▶ _Data supplied_
== == ==

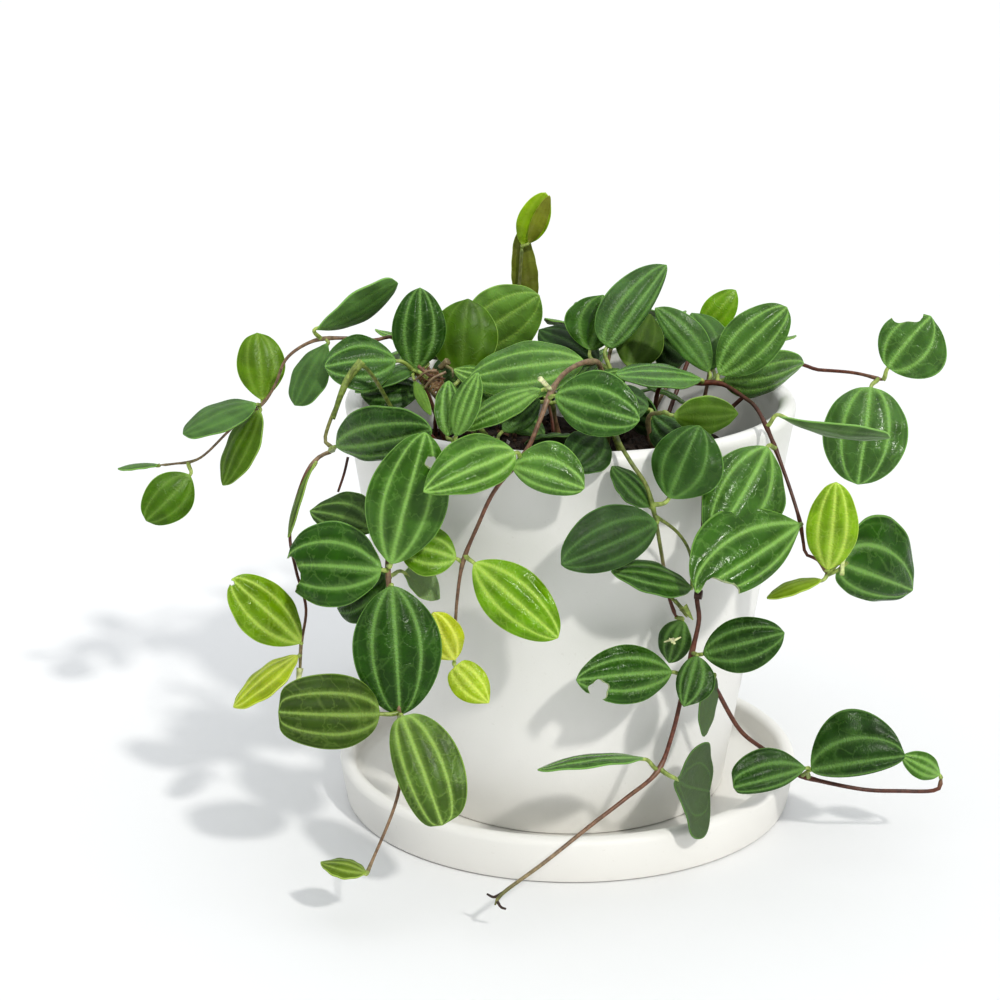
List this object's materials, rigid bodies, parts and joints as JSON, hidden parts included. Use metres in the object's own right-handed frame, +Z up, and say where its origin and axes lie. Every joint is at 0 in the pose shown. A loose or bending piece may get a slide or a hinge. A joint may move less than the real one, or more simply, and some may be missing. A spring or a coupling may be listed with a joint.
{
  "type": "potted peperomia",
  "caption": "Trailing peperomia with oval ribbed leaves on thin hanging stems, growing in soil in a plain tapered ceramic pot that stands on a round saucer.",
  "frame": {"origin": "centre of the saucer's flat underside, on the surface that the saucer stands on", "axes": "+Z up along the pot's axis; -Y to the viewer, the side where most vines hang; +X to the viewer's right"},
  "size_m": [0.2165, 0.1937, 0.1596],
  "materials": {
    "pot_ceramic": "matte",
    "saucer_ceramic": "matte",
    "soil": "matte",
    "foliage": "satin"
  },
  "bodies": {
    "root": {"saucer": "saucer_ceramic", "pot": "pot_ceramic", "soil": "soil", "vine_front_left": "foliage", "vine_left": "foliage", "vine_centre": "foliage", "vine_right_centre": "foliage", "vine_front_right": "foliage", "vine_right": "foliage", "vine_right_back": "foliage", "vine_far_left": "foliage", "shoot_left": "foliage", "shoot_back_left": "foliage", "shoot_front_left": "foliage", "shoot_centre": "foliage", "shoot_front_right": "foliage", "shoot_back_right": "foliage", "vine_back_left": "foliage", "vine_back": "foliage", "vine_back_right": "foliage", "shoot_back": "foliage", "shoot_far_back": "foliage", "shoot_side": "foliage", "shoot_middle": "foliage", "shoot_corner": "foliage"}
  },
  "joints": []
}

== == ==

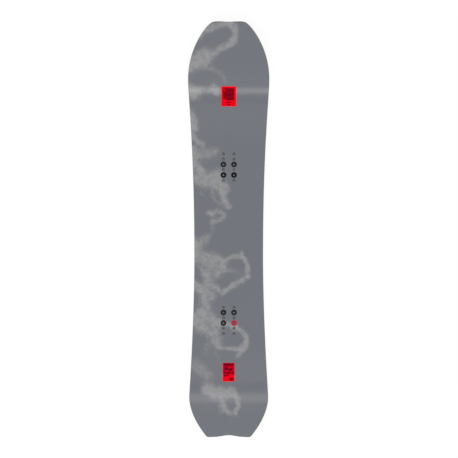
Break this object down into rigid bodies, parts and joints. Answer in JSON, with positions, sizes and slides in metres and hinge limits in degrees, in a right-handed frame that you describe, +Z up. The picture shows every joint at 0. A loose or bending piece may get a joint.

== == ==

▶ _Instruction_
Of the lines in the material above, state how many contain the string "origin"; give no other text.

▶ _Answer to the exercise_
2